Em 2002, quando estava desempregada e encontrou trabalho em uma escavação arqueológica perto de uma floresta, um pensamento sombrio se alojou em seu cérebro: ela imaginou o que aconteceria se um grupo de crianças entrasse na floresta para brincar e apenas uma saísse dela.
French anotou a ideia em uma conta de telefone, mas só começou a escrever um ano depois. O tema se tornou seu primeiro romance, No Bosque da Memória, que apresentava Rob Ryan, um detetive cuja investigação do assassinato de uma garota o leva de volta à mesma floresta onde, quando menino, ele testemunhou um crime tão horrível que acabou por bloqueá-lo da memória. Quando enviou o manuscrito às editoras, French estava tão sem dinheiro que tinha dificuldade para pagar a conta de luz.
Uma editora ofereceu um adiantamento de cerca de 15 mil libras esterlinas (cerca de US$ 20 mil) pelos direitos mundiais de publicação, mas ela resistiu e recebeu uma oferta melhor, de acordo com seu agente, Darley Anderson, que vendeu o livro à editora britânica Hodder & Stoughton por dez vezes a oferta inicial em um contrato para dois livros. "Provavelmente, sou a única pessoa que começou a escrever por causa da segurança no emprego. Parecia tão estável, seguro e adorável", disse French.

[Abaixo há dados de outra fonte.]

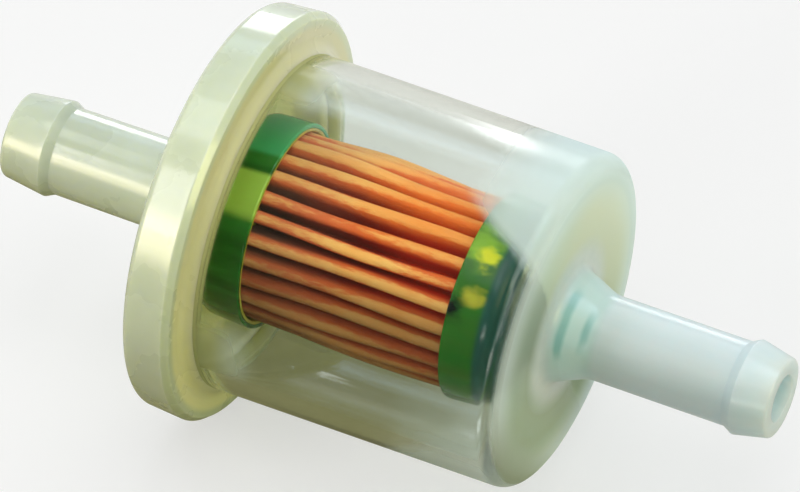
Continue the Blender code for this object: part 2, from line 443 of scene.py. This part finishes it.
def cloud_tint(n, place, corner):
    """The colour of the bowl's cloud: white, yellow at the weld, with painted light and shade on the end
    and a painted reflection in its corner.
    """
    along = n.along(place)
    off_axis = n.off_axis(place)
    colour = n.mix_colour(n.range(along, -7 * MM, -10 * MM), rgb(236, 248, 252), rgb(204, 206, 154))
    # Painted light on the end face: lighter high up, paler on the near side, and painted shade in a ring
    # at the inner corner
    painted_top_light = n.range(n.towards(place, TOP_EDGE), -12 * MM, 12 * MM)
    face_colour = n.mix_colour(painted_top_light, rgb(162, 184, 142), rgb(244, 246, 230))
    painted_near_side_light = n.range(n.towards(place, FRONT), 3 * MM, 12 * MM, 0.0, 0.5)
    face_colour = n.mix_colour(painted_near_side_light, face_colour, rgb(214, 240, 242))
    painted_corner_ring_shade = n.range(n.gap(off_axis, BOWL_R - BOWL_WALL - 0.5 * MM), 0.7 * MM, 0.0, 0.0, 0.25)
    face_colour = n.mix_colour(painted_corner_ring_shade, face_colour, rgb(92, 138, 124))
    face = n.times(
        n.range(along, BOWL_END - 0.1 * MM, BOWL_END),
        n.range(off_axis, BOWL_R - 0.9 * MM, BOWL_R - 5.0 * MM),
    )
    colour = n.mix_colour(face, colour, face_colour)
    # Painted shade: olive low on the end
    painted_low_end_shade = n.times(
        n.range(n.towards(place, BOTTOM_EDGE), 8.0 * MM, 13.5 * MM, 0.0, 0.8),
        n.range(along, BOWL_END - 1.5 * MM, BOWL_END - 0.3 * MM),
    )
    colour = n.mix_colour(painted_low_end_shade, colour, rgb(138, 146, 98))
    # Painted reflection: the cartridge's dark end painted into the corner
    return n.mix_colour(n.range(corner, 0.0, 0.4), colour, rgb(54, 82, 78))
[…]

Sua estreia recebeu críticas entusiasmadas e vários prêmios, incluindo o Prêmio Edgar de melhor primeiro romance. O movimento natural teria sido seguir com uma série, estrelada pelo mesmo detetive, a exemplo do que fizeram muitos dos autores mais bem-sucedidos do gênero, como Agatha Christie, Arthur Conan Doyle e Dorothy Sayers.
Em vez disso, French pegou uma personagem coadjuvante, a parceira de Rob, Cassie, e fez dela a heroína de seu próximo romance, Dentro do Espelho. Acompanhamos Cassie enquanto ela se infiltra para investigar o assassinato de uma jovem que tem uma estranha semelhança com ela.
Em seu terceiro livro, O Passado é um Lugar, French usou um personagem de Dentro do Espelho – Frank Mackey, o detetive que colocou Cassie no caso de assassinato. French continuou com mais três livros da série Dublin Murder Squad e, em seguida, surpreendeu seus fãs com um romance autônomo, The Witch Elm.
"É muito fácil cair na armadilha de saber o que funciona e continuar escrevendo o mesmo livro indefinidamente", declarou a escritora. Ultimamente, French vem relendo "grandes quantidades de Agatha Christie", que ela comparou a uma comida reconfortante. "Sei que tudo será resolvido em algumas centenas de páginas", observou ela. Ninguém diria o mesmo de um romance de Tana French.